My friend's happiness eludes her; I feel her pain...and a new fear.

  • click to rate
    This is a forum post that I wanted to save as a blog as well.  I need to remember this day, this feeling.

    ****************************************


    As usual, something else, in this case the "Letter to yourself at 17" thread, has broken loose part of myself that was "stuck".

    My friend  is currently dealing with this issue of being TS, wanting to transition, and knowing she will never, ever "pass" as a girl.  Not knowing if it is worth it to even try to live life where she can't be (physically) anywhere near what she want's to be.  Many of you are thinking about having SRS.  She's thinking about having bone-shortening surgery as well.  She was born with the "double-tap" of being both TS and IS....Kleinfelter's Syndrome most likely.

     [URL]http://www.ksa-uk.co.uk/[/URL]

     She can't believe that professionals will even bother to help someone so "hopeless" as her to transition.  I know this is not true but she feels her gatekeepers will judge her on her ability to pass....all Harry Benjamin Guidelines aside.


    She has the muscle structure of a girl on a 6' 4" tall frame with a large rib cage.  While she has a good facial structure for FFS success, she faces all the problems of both a tall gg and a TS in blending into the environment and finding clothes and shoes.  She's faced abuse and discrimination all her life....as a male and now as a deeply closeted TS.  Her mother's first response to realizing her "son" was "different" was to out "him" to the extended, redneck family in a river of ignorance and misinformation.  Combined with a few insensitive and self-centered T girls' egotistical and abusive input, she is, naturally, even more depressed and hopeless.  In short (not really a short list at all), without family support, with two friends who are 3000 miles away, after a life of being humiliated for her failure to live up to male expectations and now facing one of being one of the tallest TS in the world, victim of an arrogant and ignorant doctor and parental neglect she is in a situation that would make anyone suicidal.  Now I have, so far, been able to live with who and what I am and what I will never be.  For me being myself in my head is a major blessing and I have that to hang onto.  For her, this is not enough.  She has always had this.  What I see as my "gift" is her cross to bear.  I can't tell her it will be ok.  It won't.  She faces, at best, a life that will be tougher than most TS (can you imagine?).  At best.  How do you convince someone who has had nothing in their life that you can lose the thing that means the most to you and still find happiness in life that makes it worth living.  I did this by becoming a nurse and giving part of myself to help others.  Perhaps that nurturing others side of me is what kept Wendy alive on "life support" all these years until she awoke from her "coma".   What I'm feeling after the "Letter to yourself at 17" thread has hit me so hard that I suddenly feel her despair so deeply......I'm not sure I could stand to live my life again as "male" with what I know.... how do I convince her, who has never had the happiness I have experienced, that life without our first dream can still be worthwhile.  It seemed so obvious to me....before today....now I see her side of this so clearly.

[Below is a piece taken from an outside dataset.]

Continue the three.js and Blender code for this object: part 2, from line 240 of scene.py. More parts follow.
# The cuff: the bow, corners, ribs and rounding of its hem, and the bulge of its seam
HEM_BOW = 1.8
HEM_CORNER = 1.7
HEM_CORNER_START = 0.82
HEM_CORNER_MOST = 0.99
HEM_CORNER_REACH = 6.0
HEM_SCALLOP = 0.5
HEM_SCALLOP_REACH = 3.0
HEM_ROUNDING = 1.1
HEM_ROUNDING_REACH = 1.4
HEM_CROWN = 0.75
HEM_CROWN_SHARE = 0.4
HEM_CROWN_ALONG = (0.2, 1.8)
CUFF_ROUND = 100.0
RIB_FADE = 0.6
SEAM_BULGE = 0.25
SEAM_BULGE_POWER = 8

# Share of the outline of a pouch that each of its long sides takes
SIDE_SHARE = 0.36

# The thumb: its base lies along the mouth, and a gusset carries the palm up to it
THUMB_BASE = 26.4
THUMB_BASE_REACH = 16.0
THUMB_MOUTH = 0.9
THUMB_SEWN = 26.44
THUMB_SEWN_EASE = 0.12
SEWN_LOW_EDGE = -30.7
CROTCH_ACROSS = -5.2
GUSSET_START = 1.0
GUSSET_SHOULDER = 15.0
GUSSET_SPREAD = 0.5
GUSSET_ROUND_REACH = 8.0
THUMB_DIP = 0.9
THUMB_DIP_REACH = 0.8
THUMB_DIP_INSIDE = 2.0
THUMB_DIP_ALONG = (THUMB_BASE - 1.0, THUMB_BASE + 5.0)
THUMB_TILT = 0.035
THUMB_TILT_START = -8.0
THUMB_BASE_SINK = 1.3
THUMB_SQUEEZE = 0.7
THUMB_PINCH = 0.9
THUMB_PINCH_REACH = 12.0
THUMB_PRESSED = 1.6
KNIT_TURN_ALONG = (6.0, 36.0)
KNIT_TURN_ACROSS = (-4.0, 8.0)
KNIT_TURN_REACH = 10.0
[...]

    Some of you know most of this from her being here and telling us three years ago and from relatively recent events.  I'm not really looking for an answer to a question.  I guess I'm more verbalizing what I'm feeling about how my understanding of my self, as well as her, has changed by just thinking about what my young self would do if I had had the knowledge I do now.  What still lies within me not yet fully accepted.  How to cope with a brain that seems part male and part female.  Before today, the idea that I would rather be dead than not TG had been there.  Never before have I thought that living my life as a male again might be an option I could not live with a second time.  It won't happen, of course, but it is scary how I feel about it.  Scary for that teenager I left behind in time.  I would have thought the fear would be, as it was, fear of living with my female side exposed.  I would never have dreamed that it could be fear of living with my female side hidden.  Fear of making that mistake a second time.

    What would I do without all of you?  You are my anchor, my safety line, my path to enlightenment.  How do I convince my friend that this is a place of refuge and comfort when she remembers it for a few T girls who behaved as if how you look, not how you feel, is the focus of our world?  I love her and would do anyting for my friend but I really am feeling, in my current overstressed state of personal problems, real and emotional, overwhelmed and inadequate at times.

    ***

    I think that was a girl thing.  I'm not sure I'm really looking for any of you to fix it.  I just needed to vent.  A good cry and a chance to talk about it.   Of course, any viable suggestions will be most welcome, as always.